Clementine: How did working with Jorge Elbrecht come about?
Spencer: Working with Jorge came about through an old friend of mine, Sean. He has told me since the beginning of the band, “You gotta work with this guy Jorge Elbrecht, he fits so well with your sound.” Then when it came time to make the record I thought I’d try to see how it’d work to have a producer instead of me doing everything like the last two EPs. I actually forgot about Sean’s recommendation but then somehow after talking with multiple producers and managers, Jorge responded saying he was very interested. It wasn’t until we agreed to work together that I even realised it was my friend Sean’s old studio mate. Fate!

Clementine: It sounds that way. What influence did this have on your new songs?
Spencer: This was far more important than I realised at the time. Jorge turned out to be a real catalyst in moving The Midnight Hollow into a new direction and helping focus our sound.

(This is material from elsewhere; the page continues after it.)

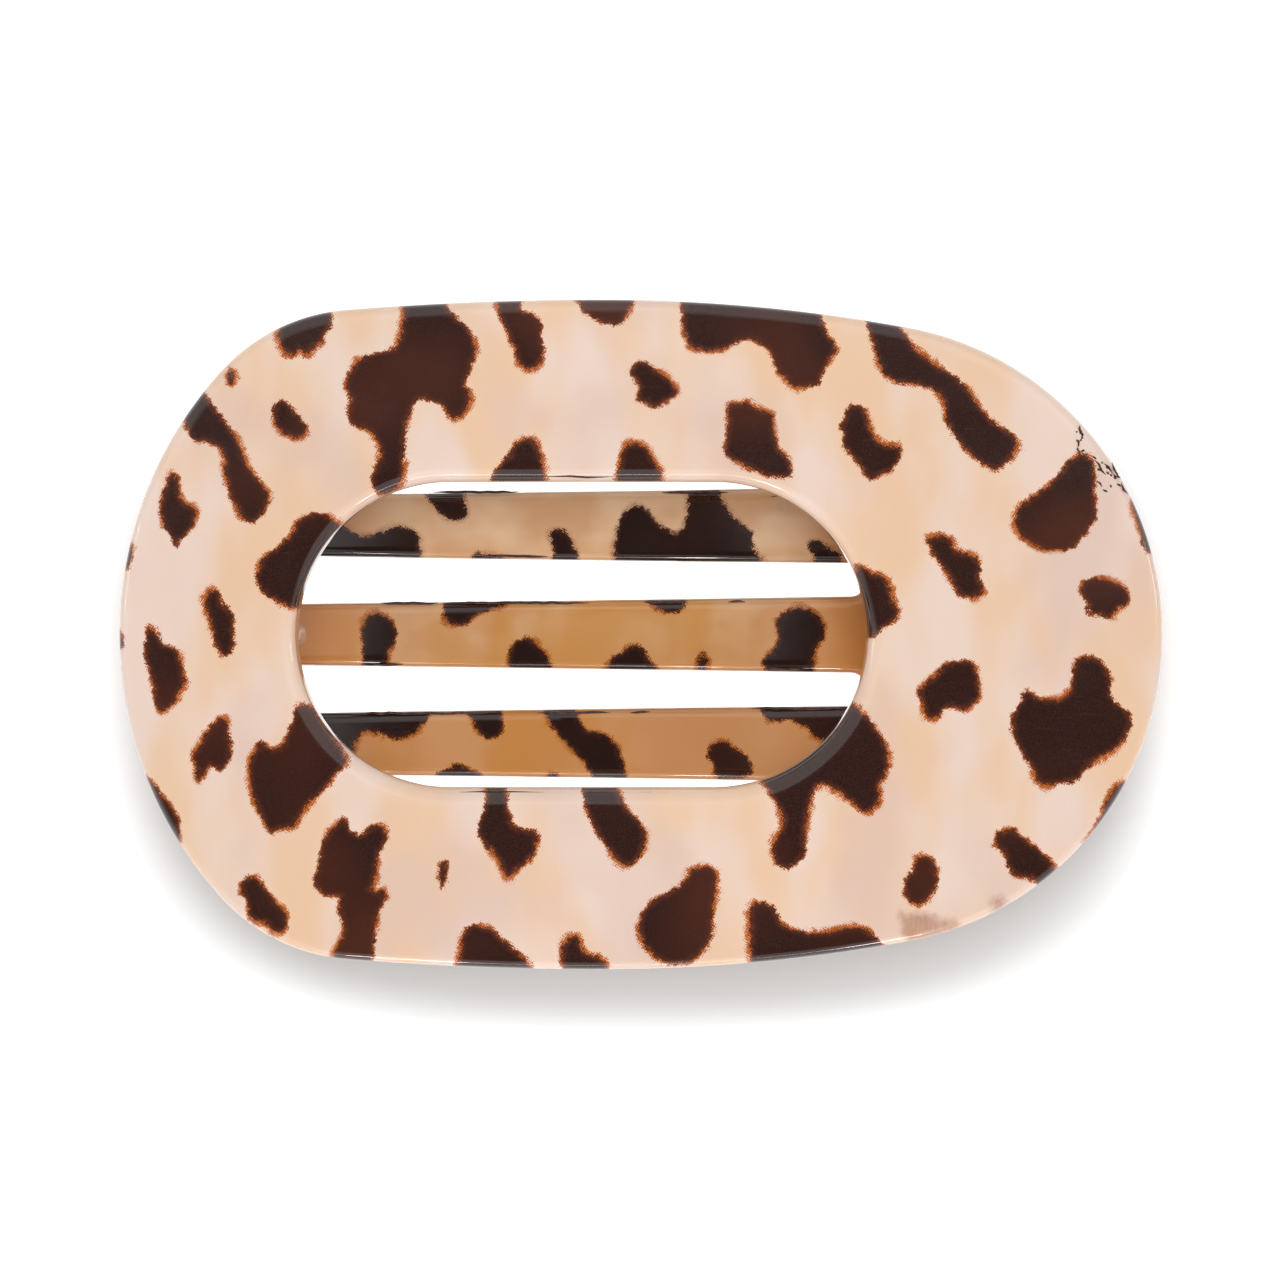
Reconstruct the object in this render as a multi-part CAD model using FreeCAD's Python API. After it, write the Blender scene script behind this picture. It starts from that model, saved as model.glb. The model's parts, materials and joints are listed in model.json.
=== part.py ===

Clementine: What was the process like?
Spencer: We tracked the drums and bass in New Jersey, very, very far away in a remote place I can’t remember. But the whole process was still actually very familiar and he gave me a lot of space to do things on my own after the drums were done. It wasn’t until the mixing that he really produced and tweaked things. We’d get dinner after tracking and he’d be like, “Guys pick a side, don’t try to be everything you love, just be a 100% of what you naturally do best.” The subtle statements like that really got me thinking. As the songwriter, I used to try and put everything I wrote into this band, and after working with Jorge I kind of felt like I should focus our sound. I still did the bulk of the tracking alone but I think overall it was good to get his outside perspective.